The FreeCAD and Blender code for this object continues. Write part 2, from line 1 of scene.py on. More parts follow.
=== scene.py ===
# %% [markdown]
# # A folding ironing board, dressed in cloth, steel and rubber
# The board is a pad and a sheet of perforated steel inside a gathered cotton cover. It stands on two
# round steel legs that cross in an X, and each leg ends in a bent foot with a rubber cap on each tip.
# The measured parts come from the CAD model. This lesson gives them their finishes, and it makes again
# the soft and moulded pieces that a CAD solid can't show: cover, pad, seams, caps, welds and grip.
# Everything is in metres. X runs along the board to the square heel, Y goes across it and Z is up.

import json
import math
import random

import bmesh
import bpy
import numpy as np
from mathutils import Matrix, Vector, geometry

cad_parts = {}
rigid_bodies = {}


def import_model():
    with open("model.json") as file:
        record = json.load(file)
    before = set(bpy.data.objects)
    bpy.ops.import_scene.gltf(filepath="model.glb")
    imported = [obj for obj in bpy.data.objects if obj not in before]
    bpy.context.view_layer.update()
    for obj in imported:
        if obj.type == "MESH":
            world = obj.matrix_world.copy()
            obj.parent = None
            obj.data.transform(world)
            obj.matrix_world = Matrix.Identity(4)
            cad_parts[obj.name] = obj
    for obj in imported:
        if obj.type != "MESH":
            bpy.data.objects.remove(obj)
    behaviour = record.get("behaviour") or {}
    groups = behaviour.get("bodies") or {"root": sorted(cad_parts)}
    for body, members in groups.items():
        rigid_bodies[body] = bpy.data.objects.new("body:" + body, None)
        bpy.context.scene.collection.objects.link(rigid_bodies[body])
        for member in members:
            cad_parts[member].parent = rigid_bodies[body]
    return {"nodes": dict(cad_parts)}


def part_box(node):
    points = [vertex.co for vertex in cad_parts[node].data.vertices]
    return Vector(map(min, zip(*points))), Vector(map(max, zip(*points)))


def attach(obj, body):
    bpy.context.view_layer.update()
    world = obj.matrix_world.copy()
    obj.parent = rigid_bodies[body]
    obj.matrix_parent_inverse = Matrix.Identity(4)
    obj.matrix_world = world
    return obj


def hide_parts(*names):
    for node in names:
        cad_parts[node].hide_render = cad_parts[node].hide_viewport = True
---
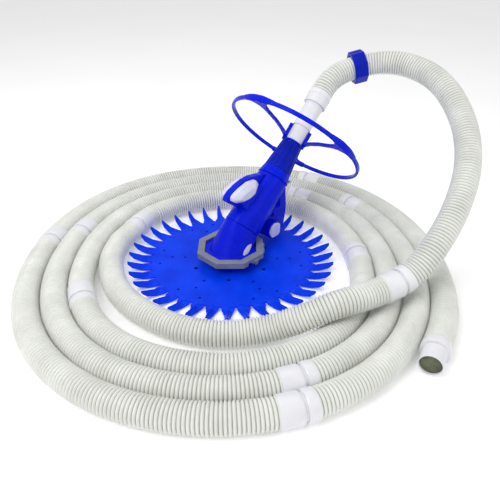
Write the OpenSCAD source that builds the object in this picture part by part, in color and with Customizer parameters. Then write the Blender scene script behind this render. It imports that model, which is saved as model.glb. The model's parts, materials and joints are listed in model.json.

WORK INSTRUCTIONS: Give back exactly the lines running from the line that contains "The FreeCAD and" through the line that contains "before = set(bpy.data.objects)", and nothing outside them.

ANSWER TO THIS PROBLEM:
The FreeCAD and Blender code for this object continues. Write part 2, from line 1 of scene.py on. More parts follow.
=== scene.py ===
# %% [markdown]
# # A folding ironing board, dressed in cloth, steel and rubber
# The board is a pad and a sheet of perforated steel inside a gathered cotton cover. It stands on two
# round steel legs that cross in an X, and each leg ends in a bent foot with a rubber cap on each tip.
# The measured parts come from the CAD model. This lesson gives them their finishes, and it makes again
# the soft and moulded pieces that a CAD solid can't show: cover, pad, seams, caps, welds and grip.
# Everything is in metres. X runs along the board to the square heel, Y goes across it and Z is up.

import json
import math
import random

import bmesh
import bpy
import numpy as np
from mathutils import Matrix, Vector, geometry

cad_parts = {}
rigid_bodies = {}


def import_model():
    with open("model.json") as file:
        record = json.load(file)
    before = set(bpy.data.objects)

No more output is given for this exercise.